Along with wage inflation, HR managers are also back on familiar ground in another way: Employees are job-hopping once again. Hewitt’s research also shows that attrition rates have become staggeringly high, increasing from an average 8.3% in 2001 to a 10-year high of 16.7% by mid-2010. Many HR experts in China say that part of the reason for escalating attrition rates has to do with the harsh layoffs undertaken during the downturn, tarnishing the reputations of many companies, particularly foreign multinationals that had to slash headcount at satellite offices worldwide in response to their ailing domestic markets.

That’s been a concern for Craig Rong, HR director for East China of A. P. Moller-Maersk, a Danish shipping and energy conglomerate, which tumbled into the red for the first time in its 105-year history in 2009, booking a $1 billion net loss and was forced to cut worldwide headcount by around 20%. Maersk currently has 1,500 staff in China. Though back in the black with a $2.52 billion profit in the first half of 2010 and providing the markets with an upbeat full-year profits forecast in August, Rong says staff turnover at Maersk in China has been comfortably high since the beginning of the year. What’s more, laying off such a large number of staff may have helped the company’s balance sheet, but it might have damaged reputation a job applicants when the time comes to hire again, says Rong.

"We are not the only ones," he adds. "Most foreign companies in China face similar challenges, as many SOEs and private Chinese companies did not pursue aggressive layoffs for a variety of reasons."

If there is a consolation, says Rong, it’s that "the crisis has made it a priority for us to restructure some of our human resource strategies. We are now actively designing and implementing new measures to make us a more attractive employer."

"We now have the right systems, measures and tools in place to focus on this new strategy, and there will be very detailed implementation plans throughout every layer of the company," he says. That’s why Rong is pushing for a new strategy combining performance-based pay and a larger portion of the budget going toward flexible benefits, without increasing the company’s overall budget. At the meantime, Rong says he will focus on building communication programs with employees, as well as researching a new Employee Value Proposition project tailored to the needs of employees to strengthen the competitiveness of the company to retain current employees and attract external candidates.

Tailored Rewards

The financial crisis has made companies more acutely aware of one of their biggest costs — their staff, says Tim Glowa, lead consultant of employee research at Hewitt. Increasingly, he says, corporate HR managers such as Rong are designing compensation packages with greater employee input about which benefits — ranging from housing to pensions — they deem the most important. Such input, he reckons, helps ensure that companies spend their money on employee rewards more effectively. After all, he says, "in a post-financial crisis era, companies need to be thinking about delivering greater value to employees while saving, say, 10% [of their costs]. Total rewards programs taking employee preference into account in order to mostly optimize the scenario are getting more ground. "

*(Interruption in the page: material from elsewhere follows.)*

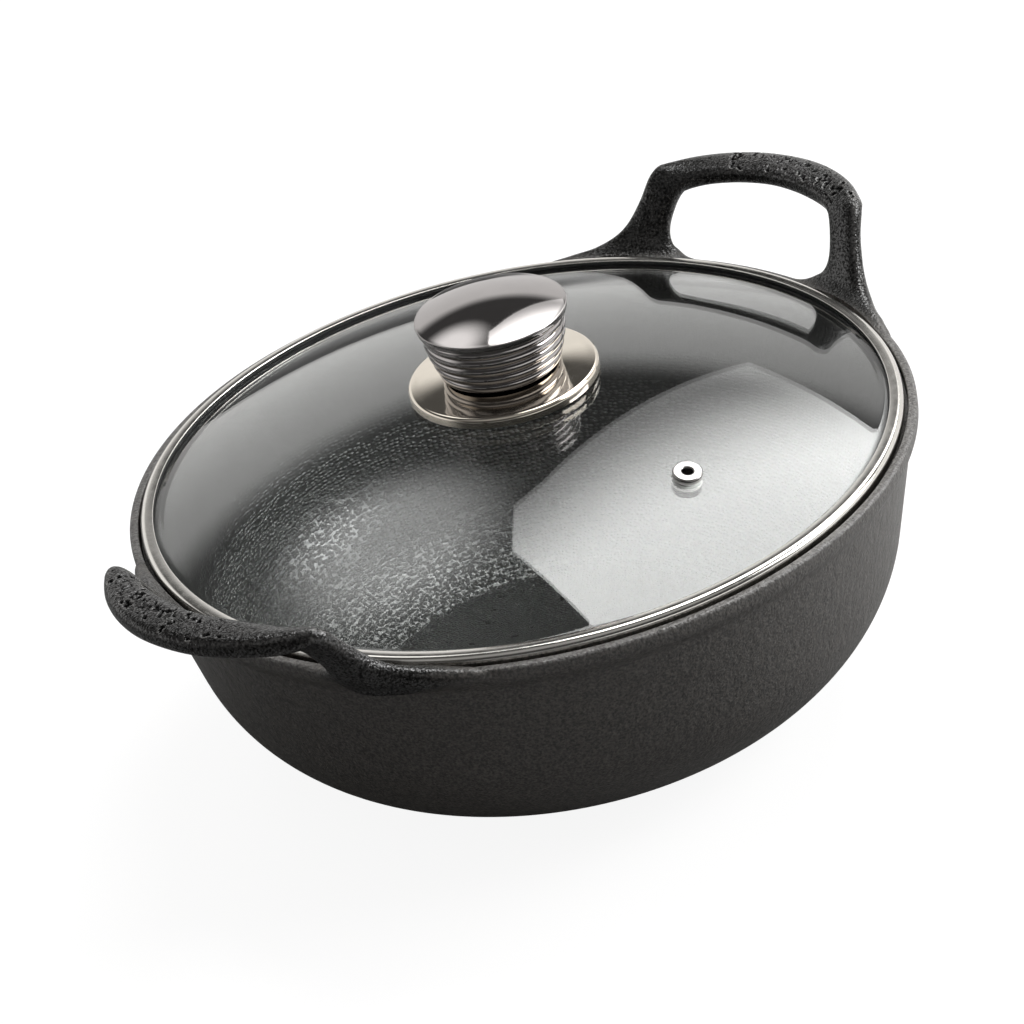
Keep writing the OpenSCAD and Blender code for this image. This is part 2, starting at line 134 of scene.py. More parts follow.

But it’s not all about pay, says Nico Van Dam, a senior consultant with Hay Group, another HR advisory firm. Research from Hay has found that alongside cash, Chinese employees rate the quality of their boss’s leadership, respect and recognition, and work-life balance as the top reasons why they stay at a company, ahead of compensation. Also important are career development opportunities, work environment, and general organizational attributes.

The message to employers in China is clear, says Van Dam: A bigger paycheck won’t stop talent from leaving. As he sees it, particularly critical is the quality of a firm’s leadership team. "In China, leadership has long been a neglected part of doing business, although this is gradually changing," he says.

"I don’t believe people leave a company just because of money," agrees Wang Guo Ping, an HR executive for the RMB 3.5 billion Chinese arm of a Japanese consumer goods company with more than 4,000 local staff. "High turnover rates can’t be solved just by offering higher pay checks."

But while compensation might not be as important as other factors to retain staff, it’s a different matter when it comes to hiring. Wang and other HR experts warn that the revival of the war for talent might make it tempting for company recruiters to use higher and higher pay to woo candidates, rather than other aspects of their compensation, such as whether incentive plans are indeed motivational and encourage productivity and engagement, features that can benefit both the employee and employer in the long run. In his company’s case, Wang says, that balance manifests itself in a compensation structure "based on an employee’s actions, performance, attitude and results, rather than academic background or seniority," he says. "We are more like a big family."

New China Model

But redesigning compensation packages to reflect a new, post-financial crisis job market may require companies to ask a lot of tough questions and even shake up the status quo. "When you’re talking about attracting and retaining employees, you have to ask yourself whether the current system is effective," asserts Wilson Hua, general manager of HR & Administration department for Ricoh China, a Tokyo-based office automation company, which has more than 10,000 staff throughout China. That includes questioning the use of performance-based pay. "Over the past decade, Chinese companies have been overly enthusiastic about adopting U.S.-European management, with most of them implementing performance-based systems to manage employees. We need to consider whether this model is working in China."

According to Hua, the over-reliance on performance-based compensation has helped some companies to hide behind impersonal metrics while not paying enough attention to the "softer" cultural qualities of their companies. What happens in such cases, he says, is that employees lose any "emotional" connection they have with their jobs, and their employers, and makes it easier to look for a new job elsewhere.

Many employee-employer relationships were also damaged further as a result of the downturn, he says, contending that some companies in China responded to the downturn better than others. For example, instead of cutting staff, some trimmed salaries, which helped buoy morale and bolstered loyalty over the longer term.

Hua is currently working on a three-year HR strategy. He wants to build a family atmosphere at the company with a rewards structure underscoring staff camaraderie, while as before focusing on teamwork, rather than just a handful of "superstar employees." To this end, his multi-layered strategy focuses on personal development and training for all staff as well as new competency evaluations that will be linked to pay. Also under way are plans to roll out a new way to identify and retain high performers.

His biggest challenge? Time. "We need time to make the strategy, to set up the system, and we need time to communicate with employees to have their support. But the market changes quickly, and we can only compete with time."